SHORT EXERCISE: Wherever the string "bodies" shows up in a line, count that line. Give the total alone.

:: PROVIDED RECORDS ::

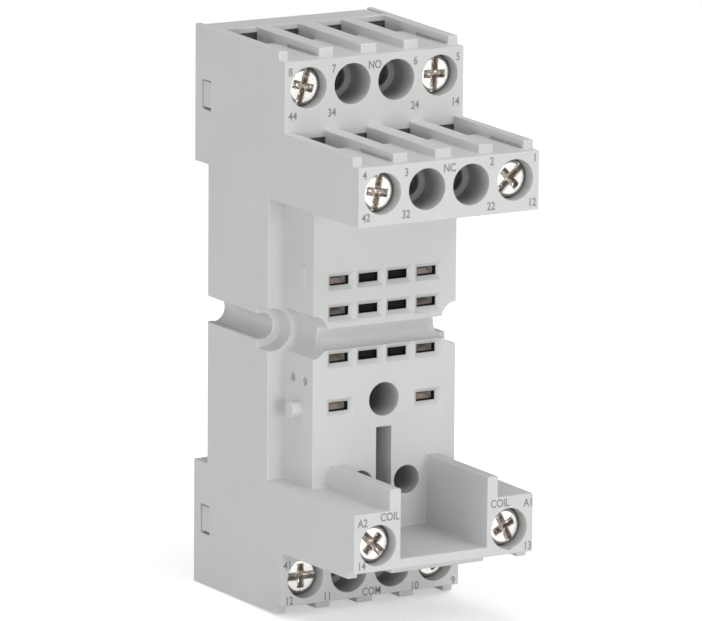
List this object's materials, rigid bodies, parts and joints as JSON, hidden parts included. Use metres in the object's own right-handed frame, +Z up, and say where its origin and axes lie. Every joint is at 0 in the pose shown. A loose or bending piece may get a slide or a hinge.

:::
:: PROVIDED RECORDS ::

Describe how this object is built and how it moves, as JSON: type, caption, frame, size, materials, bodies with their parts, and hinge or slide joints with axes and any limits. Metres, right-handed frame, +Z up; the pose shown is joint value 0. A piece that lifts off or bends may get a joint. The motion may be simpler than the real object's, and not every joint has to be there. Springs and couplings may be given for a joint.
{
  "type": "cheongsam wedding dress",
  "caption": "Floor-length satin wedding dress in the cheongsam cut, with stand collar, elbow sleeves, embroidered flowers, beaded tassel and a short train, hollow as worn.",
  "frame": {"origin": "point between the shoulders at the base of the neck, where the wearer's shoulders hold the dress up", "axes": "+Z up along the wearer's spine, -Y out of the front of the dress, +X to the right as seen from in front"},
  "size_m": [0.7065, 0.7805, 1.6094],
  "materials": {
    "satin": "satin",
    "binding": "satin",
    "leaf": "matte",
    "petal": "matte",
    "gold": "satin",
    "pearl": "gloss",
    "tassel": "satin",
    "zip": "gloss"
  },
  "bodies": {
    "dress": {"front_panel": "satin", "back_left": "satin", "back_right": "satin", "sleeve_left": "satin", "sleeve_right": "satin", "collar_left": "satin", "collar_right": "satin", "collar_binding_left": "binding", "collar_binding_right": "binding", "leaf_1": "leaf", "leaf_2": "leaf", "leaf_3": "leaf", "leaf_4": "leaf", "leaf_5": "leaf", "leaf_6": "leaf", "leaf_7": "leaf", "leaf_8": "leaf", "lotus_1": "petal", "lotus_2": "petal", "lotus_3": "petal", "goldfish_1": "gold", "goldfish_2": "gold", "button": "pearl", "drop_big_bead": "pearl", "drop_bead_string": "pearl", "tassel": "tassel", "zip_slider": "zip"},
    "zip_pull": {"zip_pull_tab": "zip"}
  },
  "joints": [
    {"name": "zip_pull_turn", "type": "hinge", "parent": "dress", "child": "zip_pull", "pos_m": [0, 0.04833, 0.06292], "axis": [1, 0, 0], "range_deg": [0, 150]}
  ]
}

:::

THE REPLY: 3